Advanced Techniques and Models
SABR Model
The SABR (Stochastic Alpha, Beta, Rho) model is a popular approach for capturing the dynamics of the volatility surface. It extends the classic Black-Scholes model by introducing stochastic volatility components. This model is particularly effective in capturing the volatility skew and term structure.
Heston Model
The Heston model is another sophisticated approach that describes the evolution of both the asset price and its volatility. It assumes that volatility itself follows a stochastic process, allowing for a more realistic representation of market behavior.
Machine Learning Techniques
Recent advancements in machine learning have led to the development of models that can capture the complexities of the volatility surface. Techniques like neural networks and support vector machines are being used to fit and predict the volatility surface more accurately.

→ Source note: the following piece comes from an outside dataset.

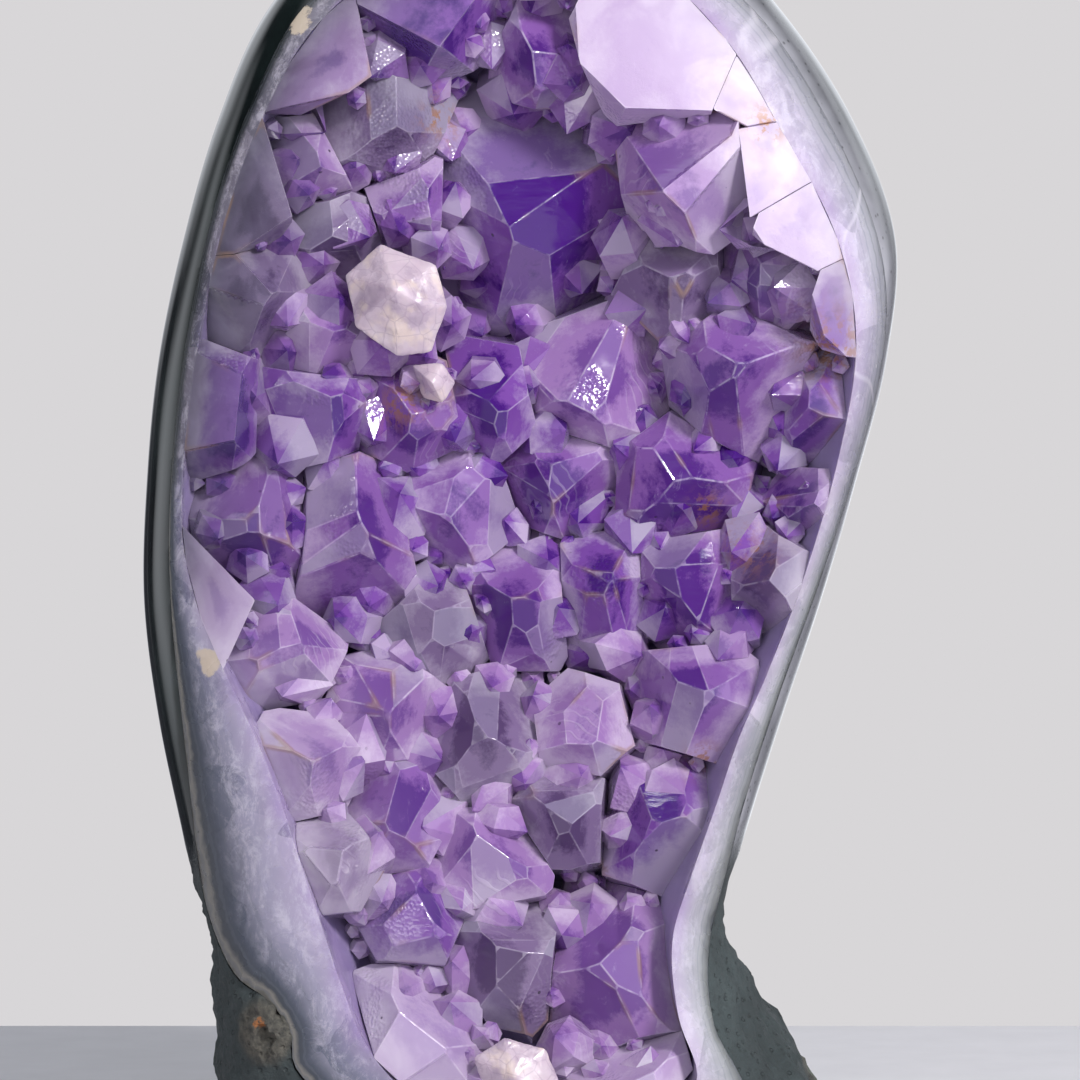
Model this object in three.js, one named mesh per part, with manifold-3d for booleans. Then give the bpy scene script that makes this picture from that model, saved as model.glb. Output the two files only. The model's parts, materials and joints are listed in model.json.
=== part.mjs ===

Real-World Examples and Companies
IVolatility
IVolatility provides a comprehensive suite of tools and data services for options traders. Their offerings include implied volatility data, skew graphs, and term structure charts that help traders construct and analyze volatility surfaces.
OptionMetrics
OptionMetrics is another leading provider of options data and analytics. They offer historical and real-time data on implied volatility, which traders can use to build and analyze their volatility surfaces.
OptionVue
OptionVue offers advanced options analytics software that includes volatility surface modeling. Their tools allow traders to visualize and analyze implied volatilities across different strike prices and expiration dates.
Conclusion
Understanding and accurately modeling the volatility surface is critical for options trading, risk management, and financial modeling. It provides a detailed picture of market expectations and helps traders make more informed decisions. By leveraging advanced techniques and comprehensive data, traders and risk managers can construct robust volatility surfaces that enhance their strategies and improve their understanding of market dynamics.